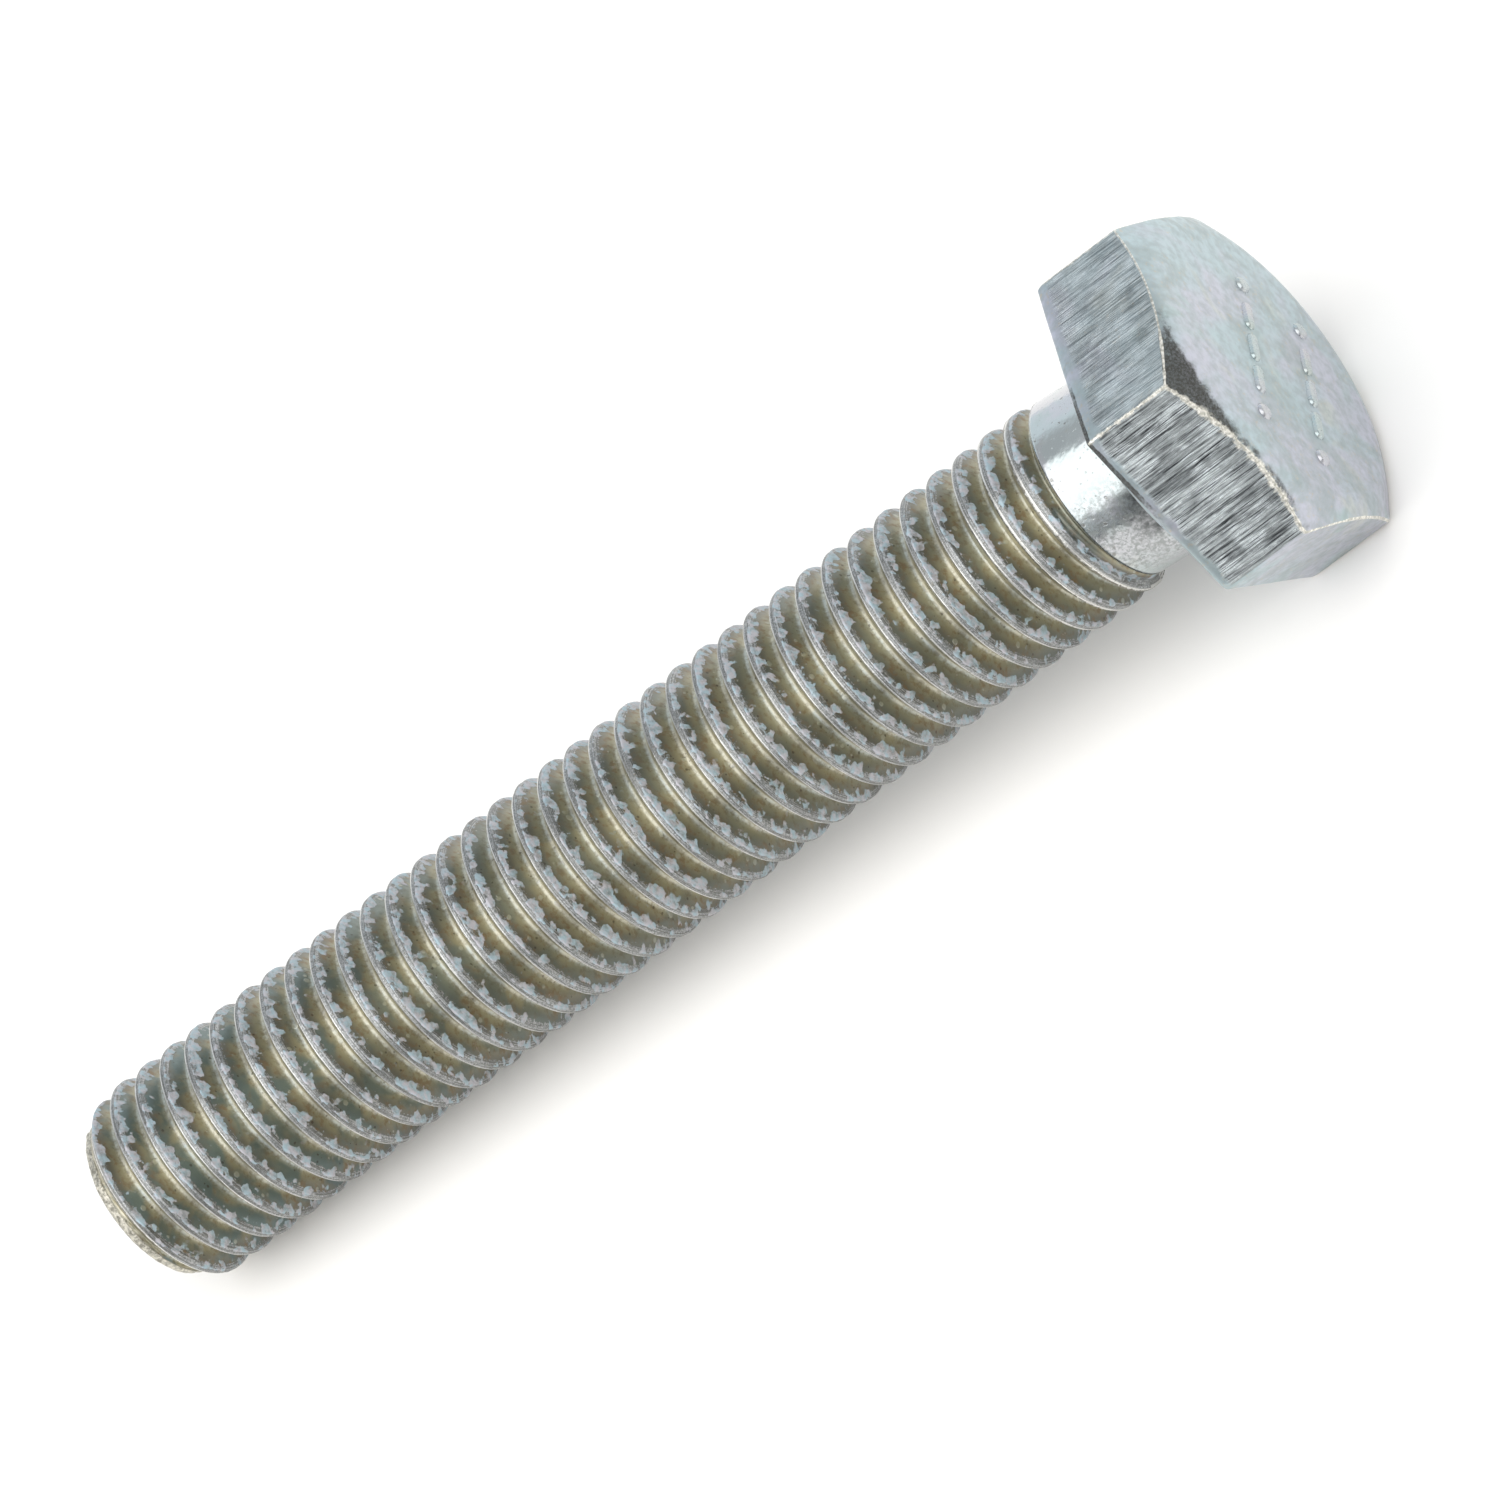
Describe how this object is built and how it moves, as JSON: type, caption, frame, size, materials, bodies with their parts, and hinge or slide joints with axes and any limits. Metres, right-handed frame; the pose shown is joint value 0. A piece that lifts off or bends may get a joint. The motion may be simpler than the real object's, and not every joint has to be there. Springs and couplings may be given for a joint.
{
  "type": "hex bolt",
  "caption": "Full-thread hexagon head bolt with a short plain neck, a bearing ring under the head and a chamfered point, zinc plated.",
  "frame": {"origin": "centre of the bearing face under the head", "axes": "+X along the bolt's axis from the bearing face towards the top of the head, so the shank points to -X; two of the head's flats face +Z and -Z, and two of its corners point to +Y and -Y"},
  "size_m": [0.0548, 0.0146, 0.0128],
  "materials": {
    "plated_head": "satin zinc plate with faint rainbow stains",
    "bright_neck": "shiny zinc plate with small pits",
    "rolled_thread": "glossy olive zinc plate with pale deposits on the crests",
    "burred_point": "rough turned edge under zinc plate",
    "raised_marks": "satin zinc plate, bright at the edges"
  },
  "bodies": {
    "root": {"hex_head": "plated_head", "bearing_ring": "plated_head", "plain_neck": "bright_neck", "threaded_shank": "rolled_thread", "chamfered_point": "burred_point", "head_marks": "raised_marks"}
  },
  "joints": []
}
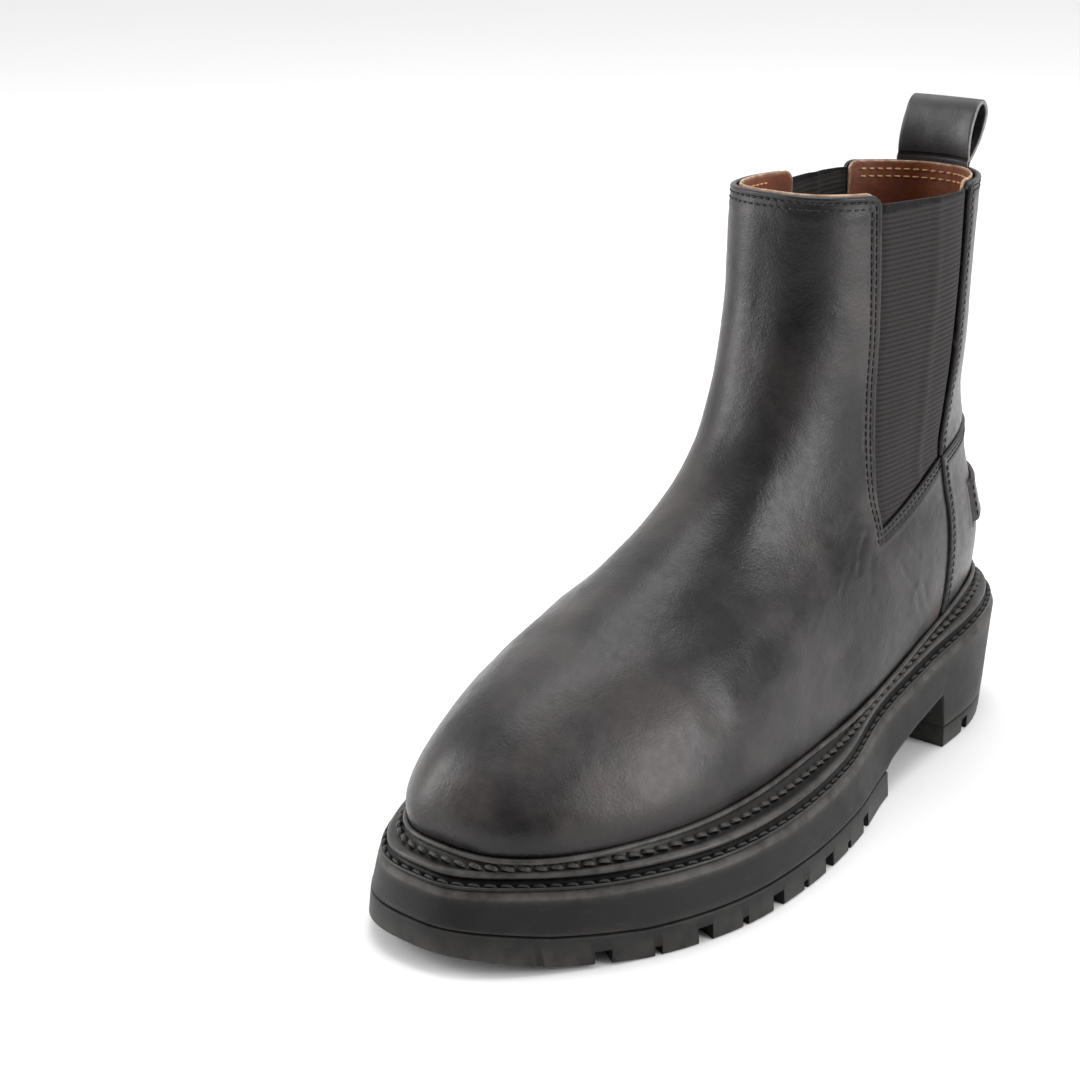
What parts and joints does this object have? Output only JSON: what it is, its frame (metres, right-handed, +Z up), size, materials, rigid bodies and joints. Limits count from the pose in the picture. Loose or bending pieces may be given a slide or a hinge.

REQUIREMENTS.
Please repeat the material above, word for word and in full.

THE RESPONSE.
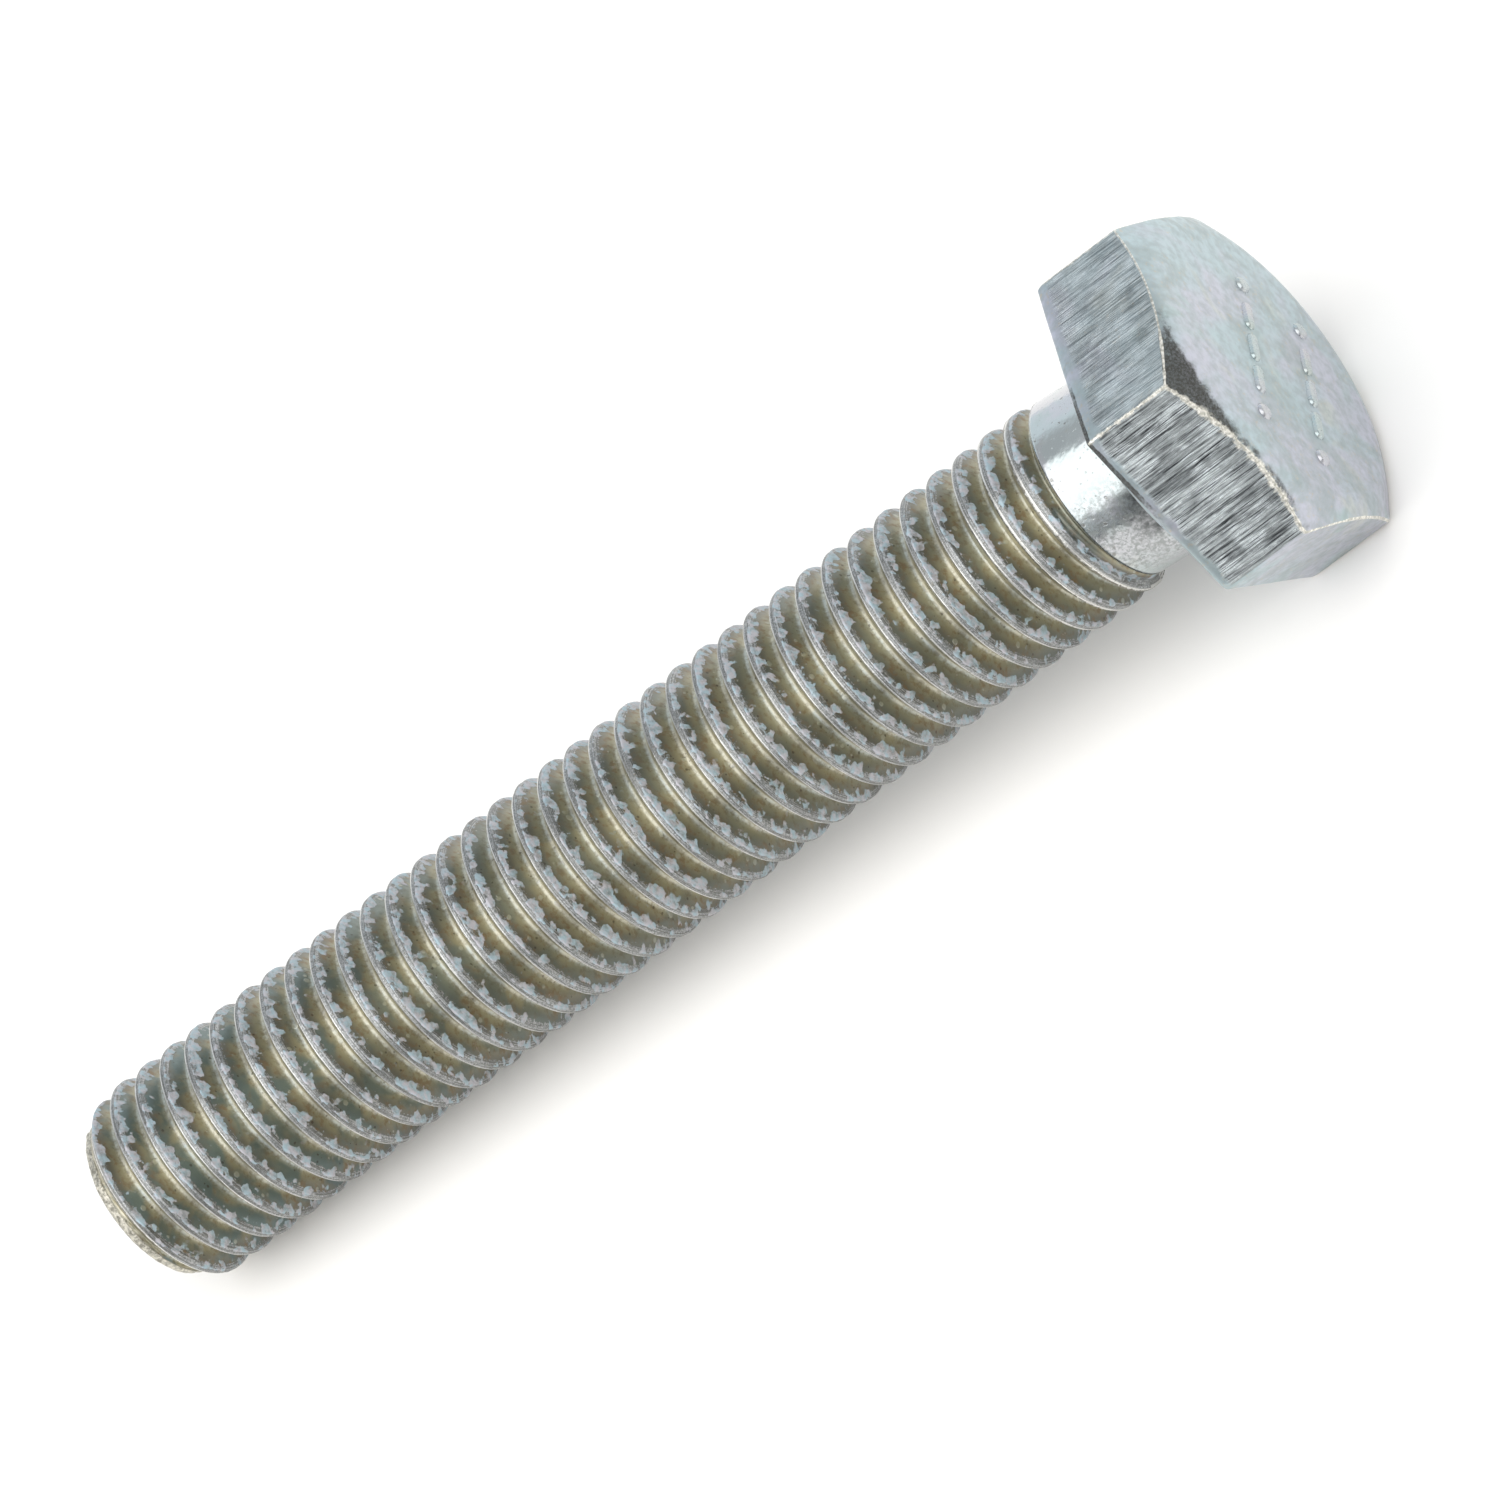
Describe how this object is built and how it moves, as JSON: type, caption, frame, size, materials, bodies with their parts, and hinge or slide joints with axes and any limits. Metres, right-handed frame; the pose shown is joint value 0. A piece that lifts off or bends may get a joint. The motion may be simpler than the real object's, and not every joint has to be there. Springs and couplings may be given for a joint.
{
  "type": "hex bolt",
  "caption": "Full-thread hexagon head bolt with a short plain neck, a bearing ring under the head and a chamfered point, zinc plated.",
  "frame": {"origin": "centre of the bearing face under the head", "axes": "+X along the bolt's axis from the bearing face towards the top of the head, so the shank points to -X; two of the head's flats face +Z and -Z, and two of its corners point to +Y and -Y"},
  "size_m": [0.0548, 0.0146, 0.0128],
  "materials": {
    "plated_head": "satin zinc plate with faint rainbow stains",
    "bright_neck": "shiny zinc plate with small pits",
    "rolled_thread": "glossy olive zinc plate with pale deposits on the crests",
    "burred_point": "rough turned edge under zinc plate",
    "raised_marks": "satin zinc plate, bright at the edges"
  },
  "bodies": {
    "root": {"hex_head": "plated_head", "bearing_ring": "plated_head", "plain_neck": "bright_neck", "threaded_shank": "rolled_thread", "chamfered_point": "burred_point", "head_marks": "raised_marks"}
  },
  "joints": []
}
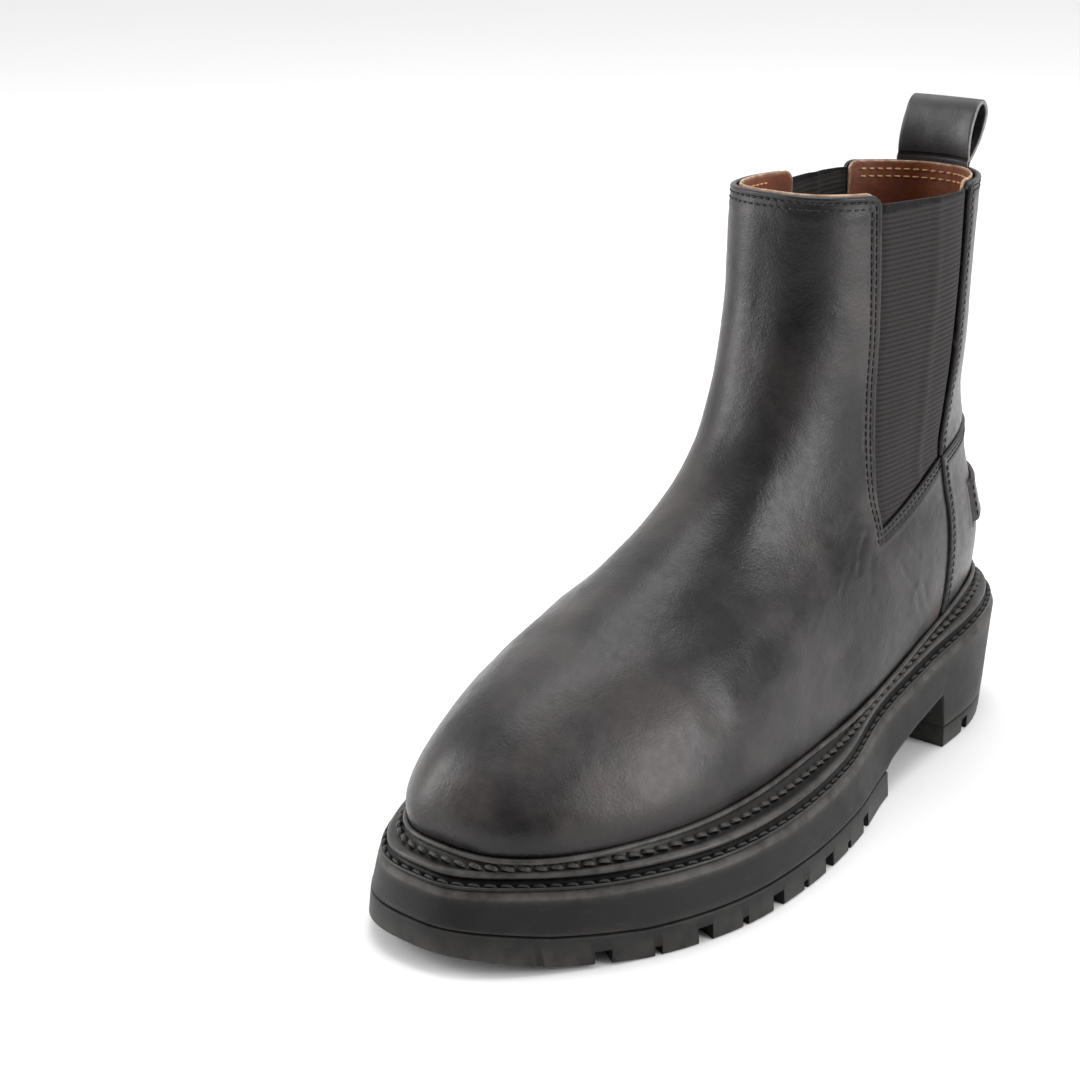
What parts and joints does this object have? Output only JSON: what it is, its frame (metres, right-handed, +Z up), size, materials, rigid bodies and joints. Limits count from the pose in the picture. Loose or bending pieces may be given a slide or a hinge.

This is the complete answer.